Go Picking Wildflowers

 On a lazy, rainy Sunday
I go walking to where the mountain spins gold.
I pour my heart into the dirt as I exchange pieces of myself
for pieces of earth charm.
To take is to give, to take without giving is the ultimate imbalance.

The meadow larks flutter their song and wrap their wings about the softness of each other.
A moose spells sanctuary and tranquility with each drooping movement of its velvet roman nose.
Over in the thickness of the draw, pheasant roosters crow endlessly about their handsome tails.
Hawk eyes see all.
I carefully select my bouquet.
I bruise, bend and snap stalks as I build a petaled trophy for the windowsill at home.
The wind comes in waves.
The clouds sail fast into Wyoming.
I bed down in the tall grasses,
like a tawny deer,
and watch the rain come down the mountain.





Before it’s time.

At some point today, I looked out my studio window and realized that I needed to get closer to the sky.
I shrugged my way into layers of knits, wool, boots and tights, stepped out the door with Penelope and made for the hills.
There were two sharptail grouse sailing on a stiff wind pouring down from Kinport Peak.
Penelope chased voles through snow down into the roots of the sage.
 
 The flower skeletons rattled about in the cold.
I tried to identify plants in their winter garb.  
It’s sometimes difficult.
Have you ever had trouble recognizing people when the cold weather sets in?  I’ll see friends about town, friends I know plenty well, only when they’re wearing coats and toques it takes me a time to recognize them in their new wintry garb. 

It’s the same for the wildflowers and their naked little winter suits.  I have to peer closely to know who I’m looking at.
 I eventually left the trails to make my own paths.
I kept an eye peeled for furs and feathers and tracks and bird songs:  
Beneath one juniper, a clattering of chickadees.
 The loose coils of barbed wire hanging from my favorite fence line were drooping with cold.
 The snow was holding memories.
 As I walked, lines of poems jotted themselves down in my mind:

…next time I will lean in to listen, as the trees do over deep waters…
When my extremities began to hum with a faint numb
I made my way down off the West bench, through a wooded draw, across a road, through the streets to my front door.
My lips were dumb when I finally stepped inside the house
and already, the day was starting to fade, as winter days do, before we’re ready.
Before it’s time.

The magic…

…is in the details.














The Littlest Birds Sing The Prettiest Songs

Sunday was a day of discovery at The Gables.
I found myself working for hours and hours in my studio, completing old ideas, satin finishing projects I dug up from the depths of my workbench and when my work was finally through I tied shoes on my feet and flew up to the hills.
A steady stride carried me up through the sage, past hillsides of hip-tall Midas grasses, past the Russian olive grove, through the cool damp of the maples and the white limbs of the aspen, over one spring creek and then the next and then high enough that it was only the junipers and I aloft on down valley drafts and the heady scent of scaled leaves in the spring sunlight amidst stubborn patches of snow.
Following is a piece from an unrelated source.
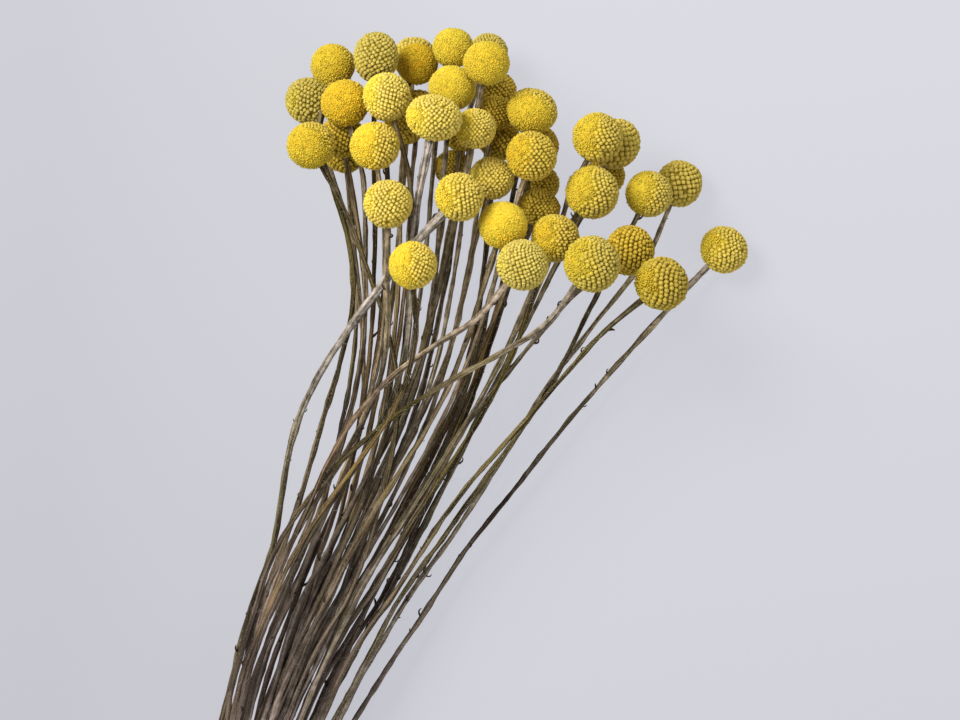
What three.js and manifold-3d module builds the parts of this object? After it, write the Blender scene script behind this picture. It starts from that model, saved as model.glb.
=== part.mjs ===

I tried to watch the ground as I ran but my eyes were drawn up, time and time again, to the tree tips laced with Idaho blue, which is exactly where I was looking when I found this.

It took an easy climb and the quick snap of a branch to retrieve it. It fit in my palm so well, it was as though it was slip cast from my hand. Inside, the detritus of last year. Small, disintegrating grey turds and a pair of matched leaves; weathered and crisp. It was otherwise empty. A small grey abandoned house, slightly aslant in the wind, timbers hanging on by mere threads. (And in the corner of the bedroom a sun bleached nightgown fluttering on a hook.)
Who, in this world, takes the time to build a home of sticks, grasses and spit anymore, but for the birds? They keep our hope buoyant on their matchstick legs. Bright eyed. Beak clacking. Wings folded in prayer. Complex songs and offerings on their tongues, weaving melodies and warbles like women at looms. Balancing the world on their flight feathers, diving in the breeze and stalling in the gales. And at night, heads under wings and a soft coo to anyone who will hear.

And then in the garden, nestled between two tulips, memento mori, free of the stench of death, cobwebbed and crusted with dirt. The smallest skull with a perfect beak but a throat song long evaporated into the living landscapes of Idaho.

Translucent in the sun.
Creatively designed.
Placed there by the tides of time and the provident hands of God for me to discover and thoughtfully turn over and over again in my fingertips.

Birds of the past,
I wonder what wings my way in the future.